In 1976, midwife Ina May Gaskin published Spiritual Midwifery, with other editions published in 1980, 1990, and 2003. Spiritual Midwifery is a book about pregnancy, birth, and postpartum, or the time period after birth. During the 1970s, it was common for women to receive an epidural, a medication that reduces pain during labor, and for physicians to monitor a fetus’s heartbeat while separating women from their infants after birth. However, according to Gaskin, some women wanted to give birth outside of the hospital without medical interventions. Spiritual Midwifery is a collection of birth stories from women, information about pregnancy and giving birth, and instructions to midwives on how to care for women during childbirth and the period that followed.
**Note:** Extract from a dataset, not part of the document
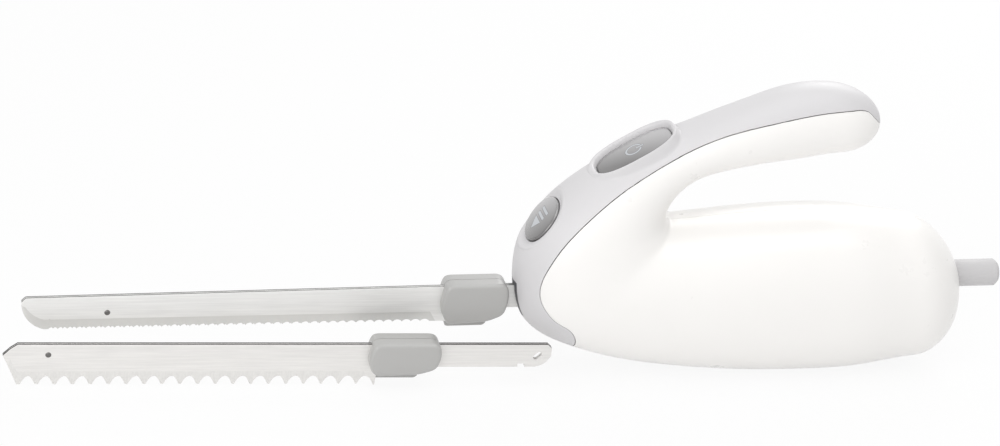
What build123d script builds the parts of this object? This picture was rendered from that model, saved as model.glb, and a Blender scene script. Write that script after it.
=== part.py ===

In Spiritual Midwifery, Gaskin introduced homebirth and midwifery to a broader audience, which helped repopularize midwifery in the US.

Ina May Gaskin is a certified professional midwife, or CPM, in the US during the late twentieth and early twenty-first centuries. She worked at the Farm Midwifery Center in Summertown, Tennessee, a center well known for its low rates of intervention, which contributed to low rates of maternal and fetal mortality. One technique Gaskin used when assisting women with delivery helped resolve a complication called shoulder dystocia, which is when a part of the infant’s body is delivered, but the rest of the body is stuck in the birth canal. Her work served as an example for midwives and obstetricians, physicians who specialize in a woman’s reproductive system, childbirth, and pregnancy, to use a low-intervention approach without medication or a cesarean section. Through her work in developing different birthing techniques, Gaskin provided women with alternative ways to deliver infants without the need for hospitals, medication, or surgical intervention, even in the case of complicated births.